Though longtime Oliveira admirers may feel differently, “The Strange Case of Angelica” was a terrific moment to discover Oliveira’s distinct, experimental storytelling approach. Those in the audience for the Cannes premiere witnessed the spry, tuxedoed centurion bound onto the stage ahead of the screening, shrugging off attempts by Cannes artistic director Thierry Fremaux to offer assistance. The movie similarly defied expectations: The story of a a young photographer (Oliveira nephew Ricardo Trêpa) hired to take a picture of a deceased young woman for her bereaved Catholic family, the man discovers that he can see Angelica alive through the lens of his camera. So begins an off-kilter romance in which the protagonist is haunted by Angelica’s allure, an obsession that ultimately leads to a ghostly finale enhanced by remarkably effective CGI.

Characters in Oliveira’s movies often deliver their dialogue with peculiar rhythms that draw attention to the artifice in play. But more often than not, this enhances the deep sense of mystery at work. The films Oliveira produced during the final stages of his career are paragons of his technique at its best. In addition to “Angelica,” these also include the grim relationship drama “Eccentricities of a Blond Girl,” which relies on a peculiar flashback strategy that calls its entire narrative into question, as well as the eerily minimalist “Gebo and the Shadow.”
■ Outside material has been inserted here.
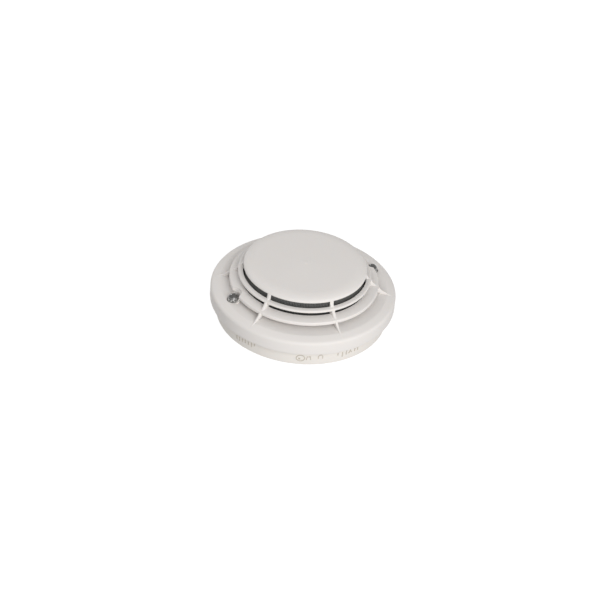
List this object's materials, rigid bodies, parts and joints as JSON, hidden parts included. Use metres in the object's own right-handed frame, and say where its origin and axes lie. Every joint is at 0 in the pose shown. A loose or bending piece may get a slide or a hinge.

Oliveira’s adaptation of Raul Brandao’s play is a lovely treatise on the claustrophobic limitations of daily life. Largely set in a single room as its subjects gaze into the distance and bemoan their impoverished existence, the movie features brooding turns by Jeanne Moreau and especially Michael Lonsdale in the title role. The tale of an elderly French family whose son went missing long ago, its modicum of plot involves the arrival of the downtrodden young man (Ricard Trepa, Oliveira’s nephew) as he attempts to rob his hardworking father of cash. A pensive chamber drama of the highest order, “Gebo and the Shadow” excels at creating a deeply melancholic atmosphere and hugging it tightly.

Though he completed some short films afterward, “Gebo and the Shadow” would be Oliveira’s final feature-length effort, and it was good way to go out. The movie’s sense of mortal urgency and existential discord is palpable throughout — it’s a meditation on the fear of dying without achieving one’s full potential, a feeling that no doubt kept Oliveira going through the decades.

More than that, “Gebo and the Shadow” is anything but a traditional commercial movie. Oliveira’s ability to develop continually challenging work that pushed against audience expectations, fusing literary and cinematic ambitions with ongoing ingenuity, implicitly challenged the limitations of the marketplace. As Portugal’s most famous and revered director, his legacy continues to inspire new generations of filmmakers, including rising star Miguel Gomes (“Tabu”), whose reportedly six-and-a-half hour “Arabian Nights” is likely to surface in the upcoming Cannes lineup. Meanwhile, Oliveira’s filmography offers a treasure trove of possibilities for upcoming restorations, which means his work won’t be going away anytime soon.